[Stored items from a collection]
## BEGIN

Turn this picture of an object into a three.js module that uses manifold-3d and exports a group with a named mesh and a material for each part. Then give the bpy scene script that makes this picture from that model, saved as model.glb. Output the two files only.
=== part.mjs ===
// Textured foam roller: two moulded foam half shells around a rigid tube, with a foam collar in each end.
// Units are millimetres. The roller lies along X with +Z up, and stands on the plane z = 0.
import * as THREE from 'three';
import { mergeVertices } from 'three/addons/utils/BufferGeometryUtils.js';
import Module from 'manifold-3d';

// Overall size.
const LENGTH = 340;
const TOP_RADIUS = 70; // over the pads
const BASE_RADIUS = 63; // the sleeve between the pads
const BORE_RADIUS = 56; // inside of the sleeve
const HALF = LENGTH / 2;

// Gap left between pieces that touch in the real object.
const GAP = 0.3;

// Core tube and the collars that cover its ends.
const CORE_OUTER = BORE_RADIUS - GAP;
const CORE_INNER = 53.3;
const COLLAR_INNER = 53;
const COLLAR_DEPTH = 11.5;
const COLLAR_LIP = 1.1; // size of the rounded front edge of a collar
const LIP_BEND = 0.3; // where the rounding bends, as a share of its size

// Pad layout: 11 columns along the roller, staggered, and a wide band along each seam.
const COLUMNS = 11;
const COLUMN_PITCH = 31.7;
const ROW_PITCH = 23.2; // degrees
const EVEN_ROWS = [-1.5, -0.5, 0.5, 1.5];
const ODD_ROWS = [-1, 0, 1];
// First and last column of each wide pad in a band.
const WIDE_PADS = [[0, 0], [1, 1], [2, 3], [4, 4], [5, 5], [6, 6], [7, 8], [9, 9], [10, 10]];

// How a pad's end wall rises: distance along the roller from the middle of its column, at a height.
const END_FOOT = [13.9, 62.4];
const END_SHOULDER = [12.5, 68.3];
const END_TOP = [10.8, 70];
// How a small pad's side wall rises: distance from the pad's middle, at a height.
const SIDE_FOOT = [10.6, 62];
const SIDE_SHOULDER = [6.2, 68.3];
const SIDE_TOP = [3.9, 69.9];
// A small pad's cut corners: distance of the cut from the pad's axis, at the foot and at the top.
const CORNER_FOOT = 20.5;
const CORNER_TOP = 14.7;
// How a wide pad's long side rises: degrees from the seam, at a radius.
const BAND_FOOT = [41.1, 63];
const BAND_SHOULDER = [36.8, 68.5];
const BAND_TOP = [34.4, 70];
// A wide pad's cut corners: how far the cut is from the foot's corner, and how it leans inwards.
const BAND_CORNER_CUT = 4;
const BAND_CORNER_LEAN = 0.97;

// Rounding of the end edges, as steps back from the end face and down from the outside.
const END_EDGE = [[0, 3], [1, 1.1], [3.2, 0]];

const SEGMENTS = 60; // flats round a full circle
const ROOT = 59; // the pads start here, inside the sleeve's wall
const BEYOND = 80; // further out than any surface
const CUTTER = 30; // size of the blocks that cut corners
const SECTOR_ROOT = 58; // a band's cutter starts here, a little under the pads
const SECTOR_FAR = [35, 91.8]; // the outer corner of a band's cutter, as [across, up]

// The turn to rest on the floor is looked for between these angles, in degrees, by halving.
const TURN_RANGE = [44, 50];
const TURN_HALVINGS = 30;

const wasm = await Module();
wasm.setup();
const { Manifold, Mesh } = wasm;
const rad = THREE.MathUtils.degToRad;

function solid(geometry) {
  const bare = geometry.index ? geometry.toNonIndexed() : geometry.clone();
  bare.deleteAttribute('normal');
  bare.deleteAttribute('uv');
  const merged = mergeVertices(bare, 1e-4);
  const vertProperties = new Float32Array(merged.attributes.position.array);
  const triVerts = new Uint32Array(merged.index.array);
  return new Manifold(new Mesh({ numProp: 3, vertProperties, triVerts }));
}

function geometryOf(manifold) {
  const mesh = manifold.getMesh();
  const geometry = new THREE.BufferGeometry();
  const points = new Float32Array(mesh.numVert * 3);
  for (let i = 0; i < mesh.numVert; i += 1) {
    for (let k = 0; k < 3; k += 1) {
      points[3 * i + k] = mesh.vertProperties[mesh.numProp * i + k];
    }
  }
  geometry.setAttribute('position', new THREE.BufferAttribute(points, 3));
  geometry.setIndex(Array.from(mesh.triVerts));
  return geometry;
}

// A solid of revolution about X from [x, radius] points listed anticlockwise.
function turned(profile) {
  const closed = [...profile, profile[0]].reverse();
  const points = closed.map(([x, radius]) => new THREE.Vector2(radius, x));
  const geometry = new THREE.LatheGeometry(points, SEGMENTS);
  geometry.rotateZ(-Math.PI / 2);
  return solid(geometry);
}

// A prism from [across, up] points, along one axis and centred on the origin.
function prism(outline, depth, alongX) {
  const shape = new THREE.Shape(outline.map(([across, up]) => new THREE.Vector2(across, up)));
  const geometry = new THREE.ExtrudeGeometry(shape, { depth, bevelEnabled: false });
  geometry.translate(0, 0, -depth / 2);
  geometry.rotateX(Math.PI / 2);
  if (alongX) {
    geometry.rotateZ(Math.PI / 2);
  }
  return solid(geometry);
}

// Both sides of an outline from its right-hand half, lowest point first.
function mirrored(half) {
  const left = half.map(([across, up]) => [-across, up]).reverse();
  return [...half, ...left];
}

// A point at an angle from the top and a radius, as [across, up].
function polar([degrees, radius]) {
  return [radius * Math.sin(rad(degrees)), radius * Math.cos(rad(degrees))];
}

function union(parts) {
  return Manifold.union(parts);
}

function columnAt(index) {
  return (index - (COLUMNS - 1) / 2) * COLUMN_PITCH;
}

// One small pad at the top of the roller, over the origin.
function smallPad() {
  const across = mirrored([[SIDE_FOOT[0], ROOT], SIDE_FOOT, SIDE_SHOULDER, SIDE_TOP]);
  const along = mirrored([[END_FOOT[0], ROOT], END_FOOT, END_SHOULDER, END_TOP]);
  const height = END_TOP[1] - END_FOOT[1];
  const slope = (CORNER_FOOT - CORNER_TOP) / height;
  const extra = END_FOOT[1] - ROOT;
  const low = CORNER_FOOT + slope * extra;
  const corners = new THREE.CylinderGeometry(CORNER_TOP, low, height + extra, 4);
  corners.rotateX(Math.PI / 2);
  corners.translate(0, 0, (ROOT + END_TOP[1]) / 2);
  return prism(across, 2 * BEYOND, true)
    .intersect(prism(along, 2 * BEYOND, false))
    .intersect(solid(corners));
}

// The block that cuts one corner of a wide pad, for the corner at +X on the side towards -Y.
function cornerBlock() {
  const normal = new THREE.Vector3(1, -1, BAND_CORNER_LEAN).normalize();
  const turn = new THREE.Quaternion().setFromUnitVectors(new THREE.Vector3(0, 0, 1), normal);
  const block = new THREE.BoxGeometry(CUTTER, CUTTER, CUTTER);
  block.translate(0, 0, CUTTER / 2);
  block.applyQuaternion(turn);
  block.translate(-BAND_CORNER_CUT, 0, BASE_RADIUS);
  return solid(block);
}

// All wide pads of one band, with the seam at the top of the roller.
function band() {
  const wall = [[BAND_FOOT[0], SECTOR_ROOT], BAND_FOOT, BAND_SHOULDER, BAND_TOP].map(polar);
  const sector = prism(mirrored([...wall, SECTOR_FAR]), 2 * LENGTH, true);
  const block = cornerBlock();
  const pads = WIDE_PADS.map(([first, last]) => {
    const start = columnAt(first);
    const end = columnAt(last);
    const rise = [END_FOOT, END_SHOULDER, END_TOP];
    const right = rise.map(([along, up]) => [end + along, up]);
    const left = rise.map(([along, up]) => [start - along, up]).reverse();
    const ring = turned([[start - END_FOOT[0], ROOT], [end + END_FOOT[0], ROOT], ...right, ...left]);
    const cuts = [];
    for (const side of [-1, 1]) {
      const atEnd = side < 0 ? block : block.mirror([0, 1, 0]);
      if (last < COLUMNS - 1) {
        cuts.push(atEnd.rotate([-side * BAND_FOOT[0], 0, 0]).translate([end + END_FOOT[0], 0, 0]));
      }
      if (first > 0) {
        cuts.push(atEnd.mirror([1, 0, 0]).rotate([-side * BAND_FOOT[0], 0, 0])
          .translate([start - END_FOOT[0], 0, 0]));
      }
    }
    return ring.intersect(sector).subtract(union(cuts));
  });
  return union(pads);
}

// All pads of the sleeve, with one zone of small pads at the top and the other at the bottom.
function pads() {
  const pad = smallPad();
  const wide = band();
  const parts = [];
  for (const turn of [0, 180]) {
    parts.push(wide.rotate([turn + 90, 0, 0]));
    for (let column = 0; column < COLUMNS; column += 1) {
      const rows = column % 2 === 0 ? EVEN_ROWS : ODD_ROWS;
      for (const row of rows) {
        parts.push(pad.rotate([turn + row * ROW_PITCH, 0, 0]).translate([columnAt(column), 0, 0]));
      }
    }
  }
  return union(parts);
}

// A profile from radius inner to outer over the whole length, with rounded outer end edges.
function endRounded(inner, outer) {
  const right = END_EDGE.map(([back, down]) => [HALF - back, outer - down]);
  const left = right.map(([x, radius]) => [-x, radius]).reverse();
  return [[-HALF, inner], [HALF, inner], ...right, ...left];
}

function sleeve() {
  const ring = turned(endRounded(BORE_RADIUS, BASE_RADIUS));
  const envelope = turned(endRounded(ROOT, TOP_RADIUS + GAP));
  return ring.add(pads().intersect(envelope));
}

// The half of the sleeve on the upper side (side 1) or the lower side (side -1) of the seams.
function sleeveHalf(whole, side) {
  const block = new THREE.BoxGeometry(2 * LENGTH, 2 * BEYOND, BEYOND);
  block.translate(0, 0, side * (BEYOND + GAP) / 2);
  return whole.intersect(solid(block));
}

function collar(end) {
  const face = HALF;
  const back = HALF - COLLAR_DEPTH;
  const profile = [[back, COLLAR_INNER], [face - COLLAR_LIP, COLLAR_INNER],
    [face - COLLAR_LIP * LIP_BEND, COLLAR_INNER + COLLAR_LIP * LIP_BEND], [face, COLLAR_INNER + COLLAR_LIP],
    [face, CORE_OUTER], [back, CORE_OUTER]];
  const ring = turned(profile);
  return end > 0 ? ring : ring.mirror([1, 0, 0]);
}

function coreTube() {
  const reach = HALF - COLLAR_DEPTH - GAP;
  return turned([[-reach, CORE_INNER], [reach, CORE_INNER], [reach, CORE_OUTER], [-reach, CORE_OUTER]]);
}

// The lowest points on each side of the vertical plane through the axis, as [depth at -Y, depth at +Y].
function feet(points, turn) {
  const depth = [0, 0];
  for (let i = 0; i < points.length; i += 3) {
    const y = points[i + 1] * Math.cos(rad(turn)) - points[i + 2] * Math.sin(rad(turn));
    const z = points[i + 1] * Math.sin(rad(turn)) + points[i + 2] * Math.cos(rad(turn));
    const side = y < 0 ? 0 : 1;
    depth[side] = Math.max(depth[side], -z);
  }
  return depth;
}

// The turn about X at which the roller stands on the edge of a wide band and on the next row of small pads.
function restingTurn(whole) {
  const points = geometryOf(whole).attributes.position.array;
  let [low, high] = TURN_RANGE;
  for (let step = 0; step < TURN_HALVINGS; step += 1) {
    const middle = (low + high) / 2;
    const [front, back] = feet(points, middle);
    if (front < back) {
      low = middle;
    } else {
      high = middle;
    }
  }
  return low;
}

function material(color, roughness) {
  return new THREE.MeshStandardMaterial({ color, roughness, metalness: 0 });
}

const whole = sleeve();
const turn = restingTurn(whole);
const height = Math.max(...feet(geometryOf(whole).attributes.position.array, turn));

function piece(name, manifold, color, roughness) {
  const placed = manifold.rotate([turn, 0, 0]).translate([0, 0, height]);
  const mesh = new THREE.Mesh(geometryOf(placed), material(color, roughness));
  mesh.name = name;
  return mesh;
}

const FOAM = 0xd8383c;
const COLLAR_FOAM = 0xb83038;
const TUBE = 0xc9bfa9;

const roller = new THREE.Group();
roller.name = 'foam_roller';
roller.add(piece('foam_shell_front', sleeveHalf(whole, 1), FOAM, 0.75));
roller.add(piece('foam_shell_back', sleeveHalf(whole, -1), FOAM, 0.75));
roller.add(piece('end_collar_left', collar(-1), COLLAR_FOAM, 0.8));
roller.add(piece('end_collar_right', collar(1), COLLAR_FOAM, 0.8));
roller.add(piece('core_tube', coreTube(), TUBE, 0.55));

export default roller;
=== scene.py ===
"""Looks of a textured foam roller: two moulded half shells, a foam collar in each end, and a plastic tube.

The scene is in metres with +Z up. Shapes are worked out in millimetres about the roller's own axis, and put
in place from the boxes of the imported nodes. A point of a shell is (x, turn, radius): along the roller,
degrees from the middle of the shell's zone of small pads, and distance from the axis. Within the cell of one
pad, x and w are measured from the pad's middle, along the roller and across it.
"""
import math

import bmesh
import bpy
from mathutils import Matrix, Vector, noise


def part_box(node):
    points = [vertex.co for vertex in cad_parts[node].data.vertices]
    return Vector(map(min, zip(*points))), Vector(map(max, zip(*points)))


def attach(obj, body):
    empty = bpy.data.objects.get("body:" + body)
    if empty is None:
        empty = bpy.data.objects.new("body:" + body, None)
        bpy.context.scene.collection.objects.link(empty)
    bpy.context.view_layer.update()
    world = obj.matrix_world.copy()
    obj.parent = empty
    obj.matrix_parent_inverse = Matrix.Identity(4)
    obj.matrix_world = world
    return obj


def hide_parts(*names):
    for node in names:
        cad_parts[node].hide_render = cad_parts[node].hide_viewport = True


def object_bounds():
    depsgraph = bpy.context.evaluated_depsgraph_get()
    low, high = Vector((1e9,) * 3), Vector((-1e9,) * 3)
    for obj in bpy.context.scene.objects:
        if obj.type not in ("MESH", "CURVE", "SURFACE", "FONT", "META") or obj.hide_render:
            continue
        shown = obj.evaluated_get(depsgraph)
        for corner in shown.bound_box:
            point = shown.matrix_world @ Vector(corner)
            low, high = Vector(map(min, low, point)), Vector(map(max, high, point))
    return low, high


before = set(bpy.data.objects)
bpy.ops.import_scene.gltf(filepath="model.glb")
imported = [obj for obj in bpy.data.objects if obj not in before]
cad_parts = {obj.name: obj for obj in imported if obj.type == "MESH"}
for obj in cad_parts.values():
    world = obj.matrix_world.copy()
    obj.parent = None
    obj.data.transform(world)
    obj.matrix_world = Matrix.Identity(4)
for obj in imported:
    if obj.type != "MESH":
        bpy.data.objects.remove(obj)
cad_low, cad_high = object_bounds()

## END
## BEGIN

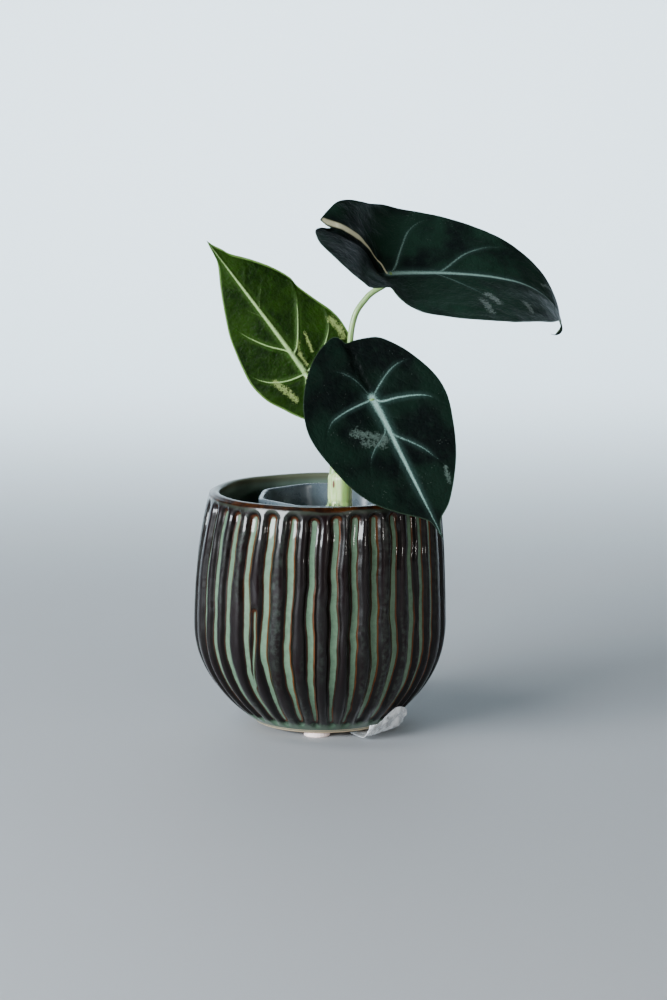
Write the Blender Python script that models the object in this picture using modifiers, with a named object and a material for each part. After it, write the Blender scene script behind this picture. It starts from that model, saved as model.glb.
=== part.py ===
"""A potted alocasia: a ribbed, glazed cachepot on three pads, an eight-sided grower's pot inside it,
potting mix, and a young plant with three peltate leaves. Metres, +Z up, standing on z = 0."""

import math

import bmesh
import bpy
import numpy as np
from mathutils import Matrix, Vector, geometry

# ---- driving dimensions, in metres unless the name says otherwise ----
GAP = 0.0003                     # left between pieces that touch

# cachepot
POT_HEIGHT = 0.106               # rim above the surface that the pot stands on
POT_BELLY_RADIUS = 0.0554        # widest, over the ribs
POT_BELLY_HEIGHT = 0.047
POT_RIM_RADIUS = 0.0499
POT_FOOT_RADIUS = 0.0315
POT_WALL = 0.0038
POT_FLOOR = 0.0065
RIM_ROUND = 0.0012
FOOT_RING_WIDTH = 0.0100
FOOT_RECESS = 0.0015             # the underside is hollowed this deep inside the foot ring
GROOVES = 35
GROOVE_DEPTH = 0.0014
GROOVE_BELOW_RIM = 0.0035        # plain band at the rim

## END

▶ _WHAT IS ASKED_:
All lines in the listing above from the line containing "const FOAM = 0xd8383c;" to the line containing "bpy.context.scene.collection.objects.link(empty)", inclusive, should be retyped exactly; no other lines should appear.

▶ _RESULT FOR THIS TASK_:
const FOAM = 0xd8383c;
const COLLAR_FOAM = 0xb83038;
const TUBE = 0xc9bfa9;

const roller = new THREE.Group();
roller.name = 'foam_roller';
roller.add(piece('foam_shell_front', sleeveHalf(whole, 1), FOAM, 0.75));
roller.add(piece('foam_shell_back', sleeveHalf(whole, -1), FOAM, 0.75));
roller.add(piece('end_collar_left', collar(-1), COLLAR_FOAM, 0.8));
roller.add(piece('end_collar_right', collar(1), COLLAR_FOAM, 0.8));
roller.add(piece('core_tube', coreTube(), TUBE, 0.55));

export default roller;
=== scene.py ===
"""Looks of a textured foam roller: two moulded half shells, a foam collar in each end, and a plastic tube.

The scene is in metres with +Z up. Shapes are worked out in millimetres about the roller's own axis, and put
in place from the boxes of the imported nodes. A point of a shell is (x, turn, radius): along the roller,
degrees from the middle of the shell's zone of small pads, and distance from the axis. Within the cell of one
pad, x and w are measured from the pad's middle, along the roller and across it.
"""
import math

import bmesh
import bpy
from mathutils import Matrix, Vector, noise


def part_box(node):
    points = [vertex.co for vertex in cad_parts[node].data.vertices]
    return Vector(map(min, zip(*points))), Vector(map(max, zip(*points)))


def attach(obj, body):
    empty = bpy.data.objects.get("body:" + body)
    if empty is None:
        empty = bpy.data.objects.new("body:" + body, None)
        bpy.context.scene.collection.objects.link(empty)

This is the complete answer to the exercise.